What is required
Set down the material below in full, matching it exactly.

Data for the task
=====
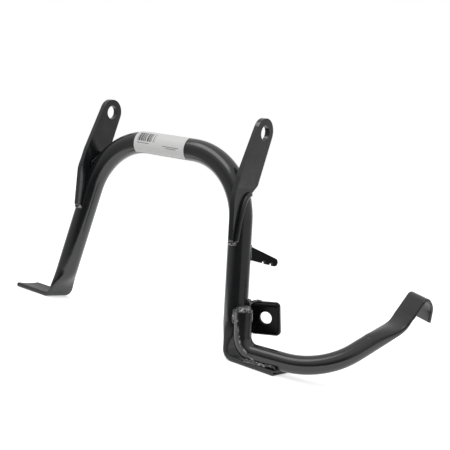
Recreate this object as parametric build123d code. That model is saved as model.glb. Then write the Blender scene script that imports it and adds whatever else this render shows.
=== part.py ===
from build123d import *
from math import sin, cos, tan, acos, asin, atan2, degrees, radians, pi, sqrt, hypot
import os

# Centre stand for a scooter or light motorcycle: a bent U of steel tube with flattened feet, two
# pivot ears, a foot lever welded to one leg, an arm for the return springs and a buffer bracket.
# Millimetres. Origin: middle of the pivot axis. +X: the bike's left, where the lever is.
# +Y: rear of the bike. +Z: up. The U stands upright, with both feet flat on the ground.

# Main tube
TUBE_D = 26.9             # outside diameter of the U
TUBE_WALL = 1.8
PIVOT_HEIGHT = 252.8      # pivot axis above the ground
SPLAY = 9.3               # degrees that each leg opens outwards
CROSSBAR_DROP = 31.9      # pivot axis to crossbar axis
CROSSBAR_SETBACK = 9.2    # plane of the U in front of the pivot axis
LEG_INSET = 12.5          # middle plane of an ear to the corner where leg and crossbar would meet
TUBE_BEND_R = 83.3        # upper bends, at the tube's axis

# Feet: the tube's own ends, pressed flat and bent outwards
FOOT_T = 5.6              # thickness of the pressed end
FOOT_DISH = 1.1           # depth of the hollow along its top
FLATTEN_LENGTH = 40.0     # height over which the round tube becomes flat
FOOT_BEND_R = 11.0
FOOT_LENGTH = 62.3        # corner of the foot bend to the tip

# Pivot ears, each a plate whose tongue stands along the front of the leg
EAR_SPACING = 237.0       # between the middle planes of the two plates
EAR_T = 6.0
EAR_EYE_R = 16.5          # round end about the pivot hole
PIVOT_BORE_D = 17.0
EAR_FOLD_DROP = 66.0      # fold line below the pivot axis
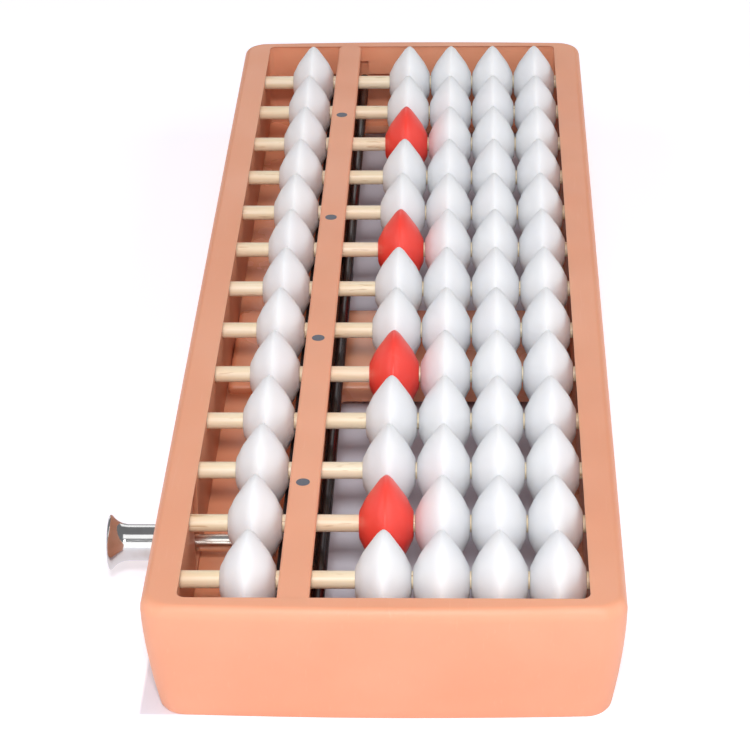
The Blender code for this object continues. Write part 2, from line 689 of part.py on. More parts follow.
=====
Exercise result
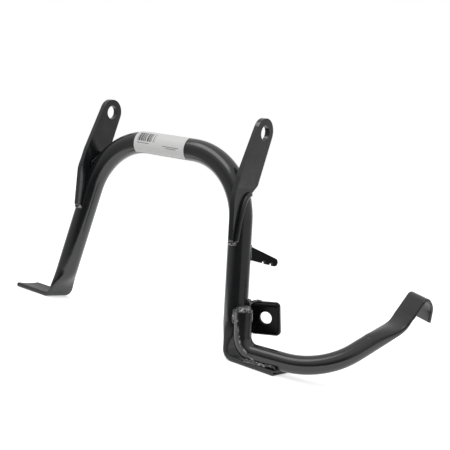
Recreate this object as parametric build123d code. That model is saved as model.glb. Then write the Blender scene script that imports it and adds whatever else this render shows.
=== part.py ===
from build123d import *
from math import sin, cos, tan, acos, asin, atan2, degrees, radians, pi, sqrt, hypot
import os

# Centre stand for a scooter or light motorcycle: a bent U of steel tube with flattened feet, two
# pivot ears, a foot lever welded to one leg, an arm for the return springs and a buffer bracket.
# Millimetres. Origin: middle of the pivot axis. +X: the bike's left, where the lever is.
# +Y: rear of the bike. +Z: up. The U stands upright, with both feet flat on the ground.

# Main tube
TUBE_D = 26.9             # outside diameter of the U
TUBE_WALL = 1.8
PIVOT_HEIGHT = 252.8      # pivot axis above the ground
SPLAY = 9.3               # degrees that each leg opens outwards
CROSSBAR_DROP = 31.9      # pivot axis to crossbar axis
CROSSBAR_SETBACK = 9.2    # plane of the U in front of the pivot axis
LEG_INSET = 12.5          # middle plane of an ear to the corner where leg and crossbar would meet
TUBE_BEND_R = 83.3        # upper bends, at the tube's axis

# Feet: the tube's own ends, pressed flat and bent outwards
FOOT_T = 5.6              # thickness of the pressed end
FOOT_DISH = 1.1           # depth of the hollow along its top
FLATTEN_LENGTH = 40.0     # height over which the round tube becomes flat
FOOT_BEND_R = 11.0
FOOT_LENGTH = 62.3        # corner of the foot bend to the tip

# Pivot ears, each a plate whose tongue stands along the front of the leg
EAR_SPACING = 237.0       # between the middle planes of the two plates
EAR_T = 6.0
EAR_EYE_R = 16.5          # round end about the pivot hole
PIVOT_BORE_D = 17.0
EAR_FOLD_DROP = 66.0      # fold line below the pivot axis
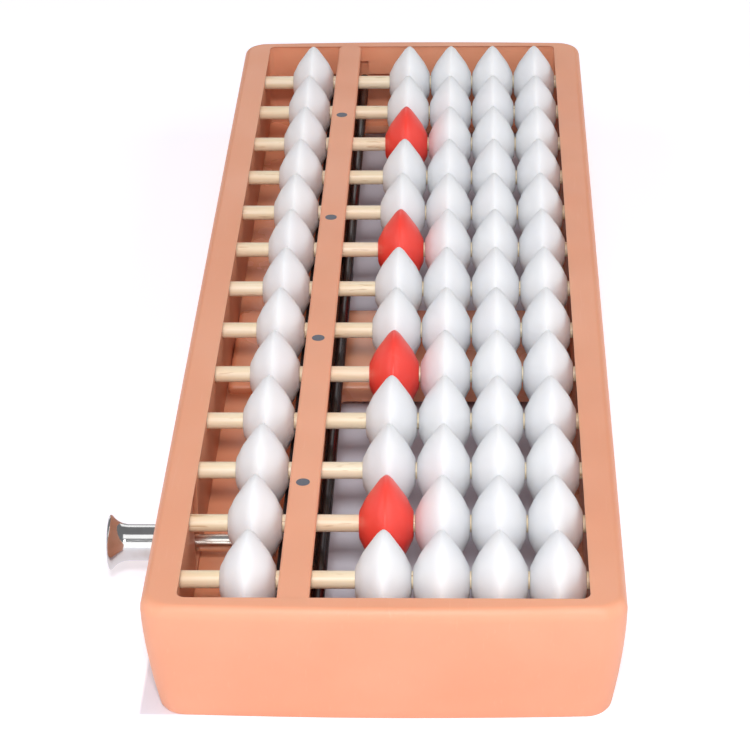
The Blender code for this object continues. Write part 2, from line 689 of part.py on. More parts follow.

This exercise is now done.